Lo smalto e i vestiti rosa, di cui andava fiero, erano il suo modo di esprimersi. La pagina facebook, dove erano pubblicate citazioni di A., era stata creata per incorniciare momenti felici perché A. era così: portava il sorriso ovunque andasse; peraltro “la pagina aperta contro di lui da chi lo aveva preso di mira” (citazione dal Messaggero) è un’accusa non fondata. I professori hanno sempre rispettato il proprio ruolo e non hanno mai espresso giudizi sulla sua persona.
Il Cavour non è mai stato un liceo omofobo in quanto fino a quando i fondi sono stati sufficienti, alcune classi hanno preso parte ad un progetto sulla sessualità organizzato dalla ASL e approvato dal collegio docenti. Inoltre non si sono verificati episodi manifesti di bullismo nell’istituto negli ultimi anni. Esprimiamo rammarico per la diffusione di notizie false e desideriamo che non si speculi sul nostro dolore.
SECONDA LETTERA. Lettera di insegnanti, genitori e compagni di classe.
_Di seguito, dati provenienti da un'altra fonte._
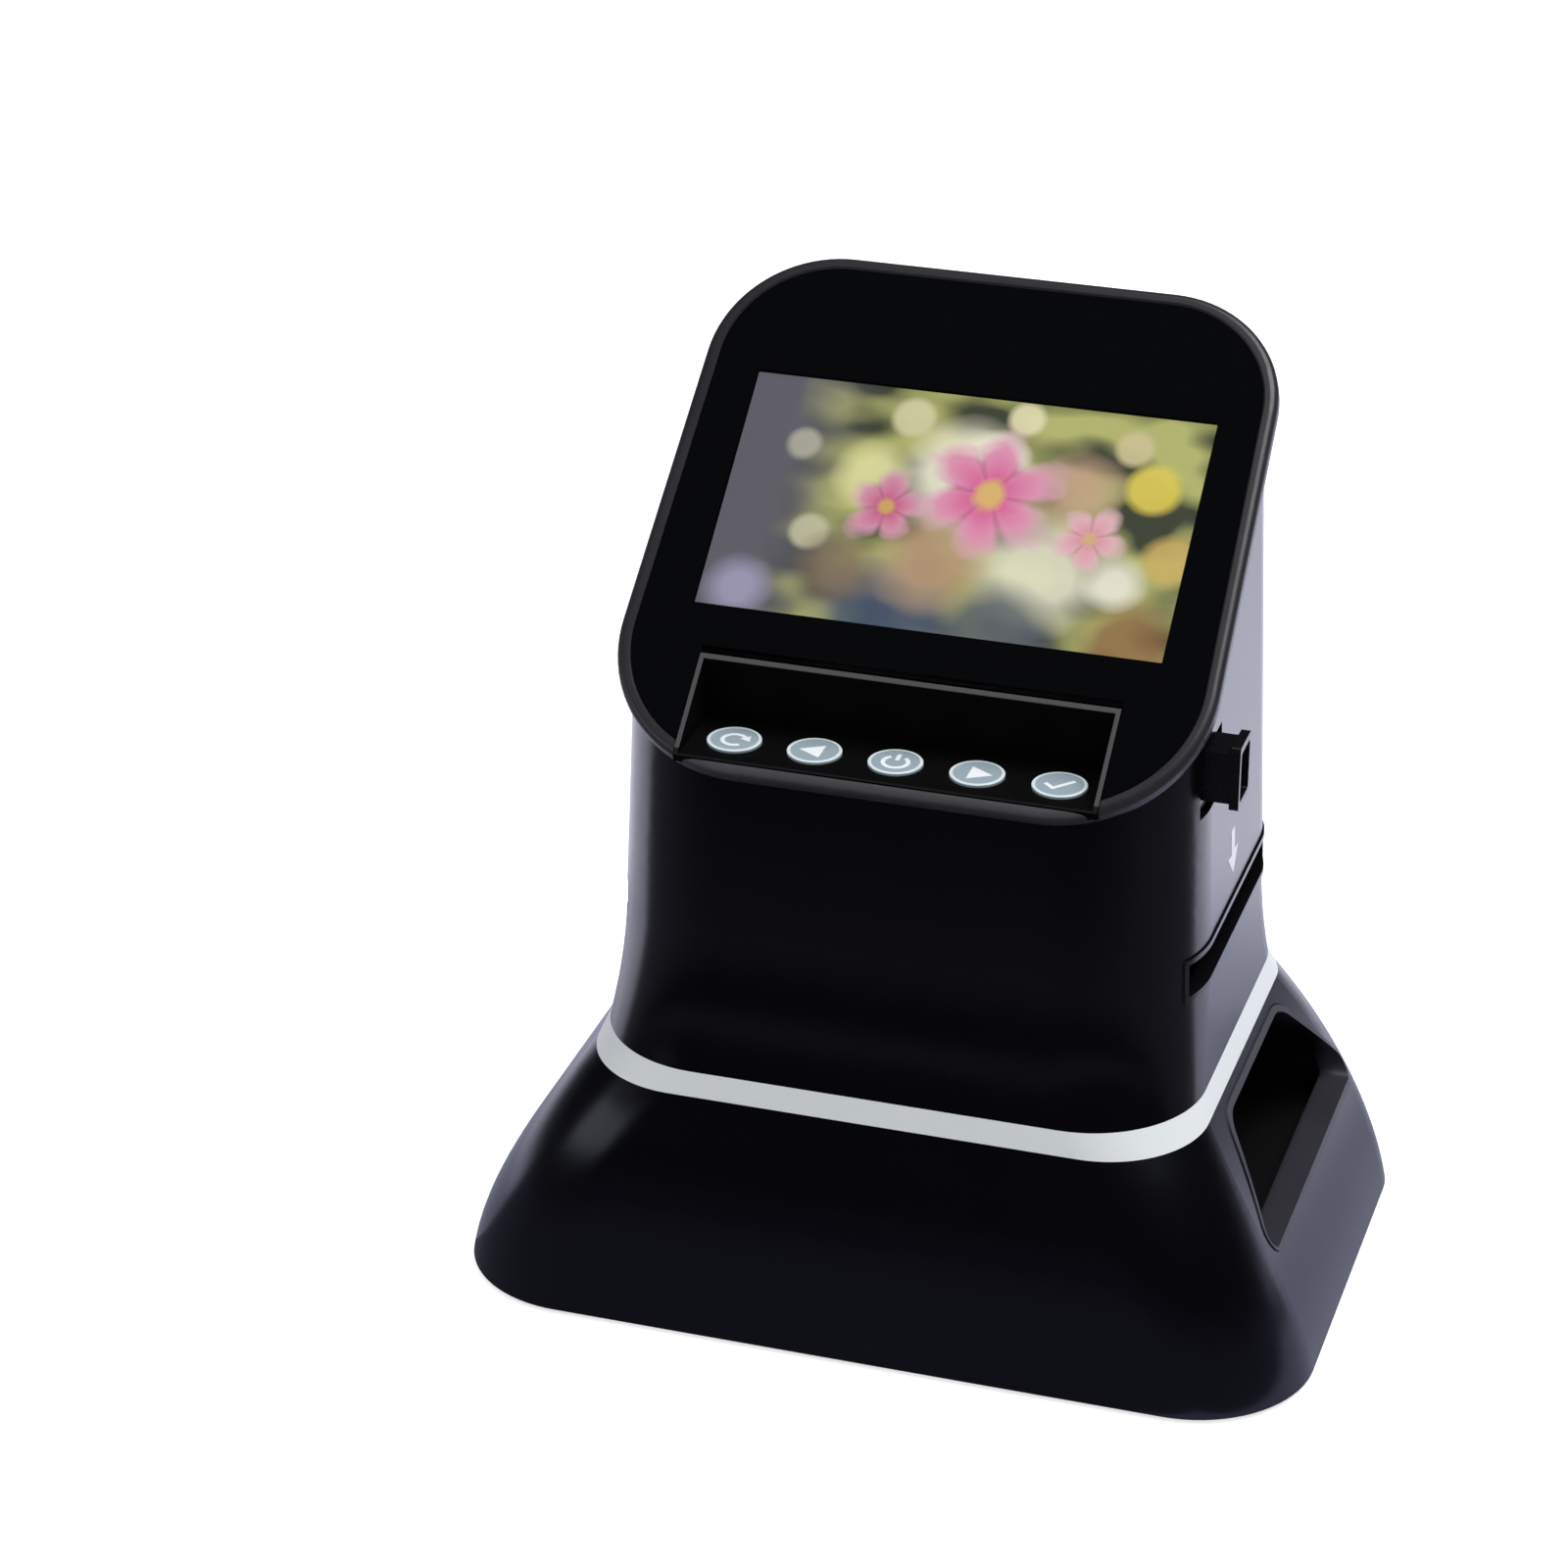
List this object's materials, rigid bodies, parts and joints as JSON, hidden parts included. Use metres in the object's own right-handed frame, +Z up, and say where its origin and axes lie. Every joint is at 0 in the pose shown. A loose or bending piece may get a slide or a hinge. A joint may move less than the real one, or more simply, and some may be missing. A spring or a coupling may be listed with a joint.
{
  "type": "film negative scanner",
  "caption": "Free-standing film scanner: tilted colour display and button recess on a tapering tower, through slot for film, bell-shaped base with side pocket.",
  "frame": {"origin": "middle of the floor under the base", "axes": "+X to the right as seen from the display, +Y to the back, +Z up"},
  "size_m": [0.1778, 0.1154, 0.1935],
  "materials": {
    "black_gloss": "glossy injection moulding",
    "black_satin": "satin moulding",
    "black_matte": "matt moulding",
    "rim_grey": "satin rim",
    "foot_rubber": "matt",
    "screw_steel": "zinc plated",
    "screw_black": "blackened",
    "band_white": "pale satin",
    "board_green": "solder mask",
    "board_white": "solder mask",
    "socket_steel": "bright",
    "socket_black": "matt",
    "cover_glass": "polished",
    "display_panel": "glossy panel",
    "retainer_steel": "pressed sheet",
    "tray_black": "glossy",
    "button_pale": "pale blue grey",
    "bezel_grey": "satin",
    "guide_black": "matt",
    "box_white": "matt reflector white",
    "opal_white": "opal",
    "emitter_yellow": "phosphor",
    "bridge_aluminium": "cast, tumbled",
    "barrel_aluminium": "black anodised",
    "rod_steel": "ground",
    "lens_glass": "coated",
    "sensor_glass": "dark",
    "lever_black": "satin",
    "spring_steel": "rolled"
  },
  "bodies": {
    "housing": {"base_shell": "black_gloss", "tower_shell": "black_gloss", "pocket_liner": "black_satin", "face_frame": "rim_grey", "base_plate": "black_matte", "rubber_feet": "foot_rubber", "base_screws": "screw_steel", "tower_screws": "screw_steel", "light_band": "band_white", "rear_cover": "black_satin", "rear_cover_screws": "screw_black", "main_board": "board_green", "main_board_posts": "screw_steel", "data_socket": "socket_steel", "card_socket": "socket_black", "screen_glass": "cover_glass", "display_module": "display_panel", "display_frame": "retainer_steel", "button_tray": "tray_black", "key_board": "board_green", "key_switches": "socket_black", "key_board_screws": "screw_steel", "slot_bezel_right": "bezel_grey", "slot_bezel_left": "bezel_grey", "lower_film_guide": "guide_black", "upper_film_guide": "guide_black", "light_box": "box_white", "diffuser": "opal_white", "led_board": "board_white", "light_emitters": "emitter_yellow", "optics_bridge": "bridge_aluminium", "guide_rods": "rod_steel", "detent_spring": "spring_steel"},
    "focus_carriage": {"lens_carriage": "guide_black", "lens_barrel": "barrel_aluminium", "front_lens": "lens_glass", "sensor_board": "board_green", "image_sensor": "sensor_glass", "format_lever": "lever_black"},
    "clear_button": {"clear_button": "button_pale"},
    "left_button": {"left_button": "button_pale"},
    "power_button": {"power_button": "button_pale"},
    "right_button": {"right_button": "button_pale"},
    "ok_button": {"ok_button": "button_pale"}
  },
  "joints": [
    {"name": "format_slide", "type": "slide", "parent": "housing", "child": "focus_carriage", "axis": [0, 0, -1], "range_m": [0, 0.003]},
    {"name": "clear_button_press", "type": "slide", "parent": "housing", "child": "clear_button", "axis": [0, 0, -1], "range_m": [0, 0.0007], "stiffness_N_per_m": 700},
    {"name": "left_button_press", "type": "slide", "parent": "housing", "child": "left_button", "axis": [0, 0, -1], "range_m": [0, 0.0007], "stiffness_N_per_m": 700},
    {"name": "power_button_press", "type": "slide", "parent": "housing", "child": "power_button", "axis": [0, 0, -1], "range_m": [0, 0.0007], "stiffness_N_per_m": 700},
    {"name": "right_button_press", "type": "slide", "parent": "housing", "child": "right_button", "axis": [0, 0, -1], "range_m": [0, 0.0007], "stiffness_N_per_m": 700},
    {"name": "ok_button_press", "type": "slide", "parent": "housing", "child": "ok_button", "axis": [0, 0, -1], "range_m": [0, 0.0007], "stiffness_N_per_m": 700}
  ]
}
Noi insegnanti, amici, compagni di classe e genitori che hanno conosciuto e voluto bene ad A., vogliamo dire che, all’irreparabile dolore per la sua morte tragica, si unisce un ulteriore motivo di sofferenza, legato al modo in cui la tragedia viene ricostruita, stravolgendo l’immagine di A. A. era un ragazzo molto più complesso e sfaccettato del profilo che ne viene dipinto: era ironico e autoironico, quindi capace di dare le giuste dimensioni anche alle prese in giro alle quali lo esponeva il suo carattere estroso e originale (e anche il suo gusto per il paradosso e il travestimento, che nelle ricostruzioni giornalistiche è stato confuso con una inesistente omosessualità); era curioso e comunicativo, pieno di vita e creativo, apprezzato a scuola dagli insegnanti; soprattutto era molto amato da tantissimi amici e compagni.
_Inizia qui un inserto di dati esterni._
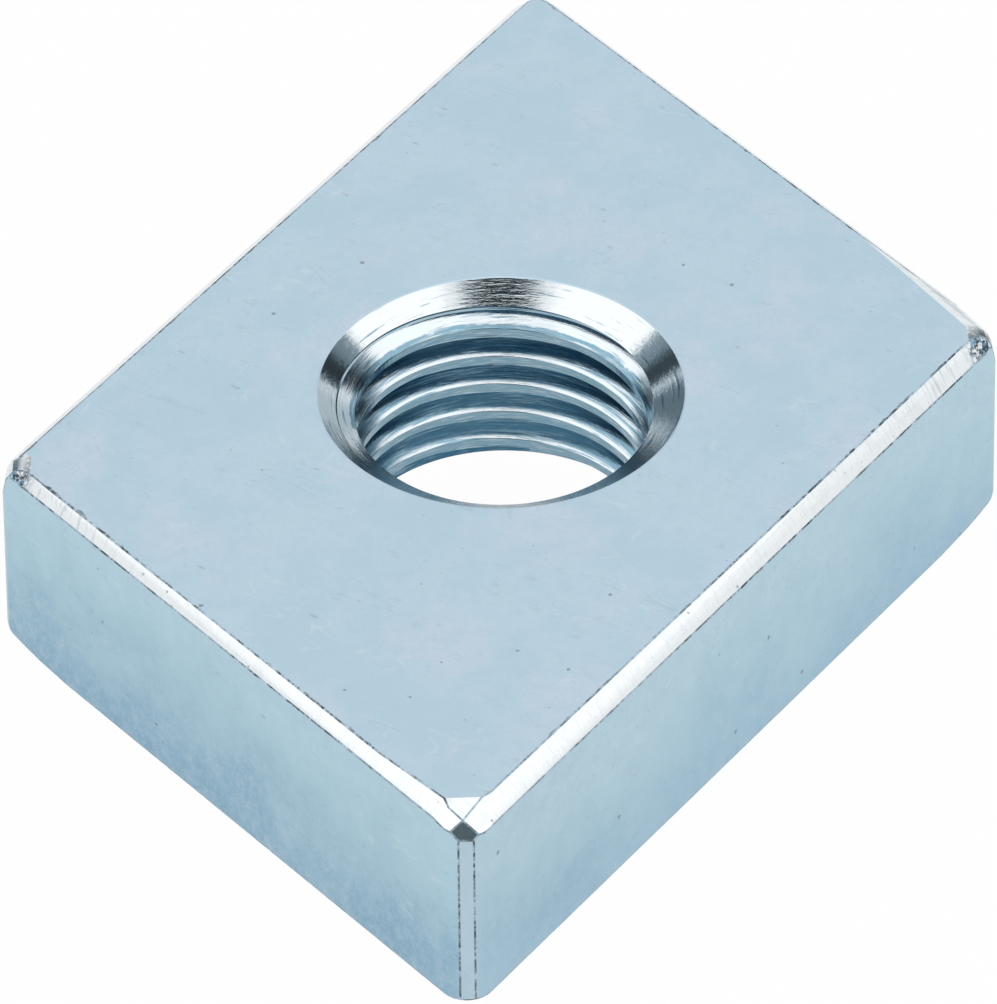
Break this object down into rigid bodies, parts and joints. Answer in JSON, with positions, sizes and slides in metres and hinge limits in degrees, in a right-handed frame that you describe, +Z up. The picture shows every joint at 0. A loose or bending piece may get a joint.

Probabilmente nascondeva dietro un’immagine allegra e scanzonata una sofferenza complicata e un profondo e non banale “male di vivere”. Per questo crediamo che il modo migliore e più rispettoso per ricordarlo e continuare a volergli bene sia quello di lasciare la sua morte al silenzio, alla riflessione e all’affetto di chi gli è stato vicino. Firmato Alcuni insegnanti, genitori e compagni di classe.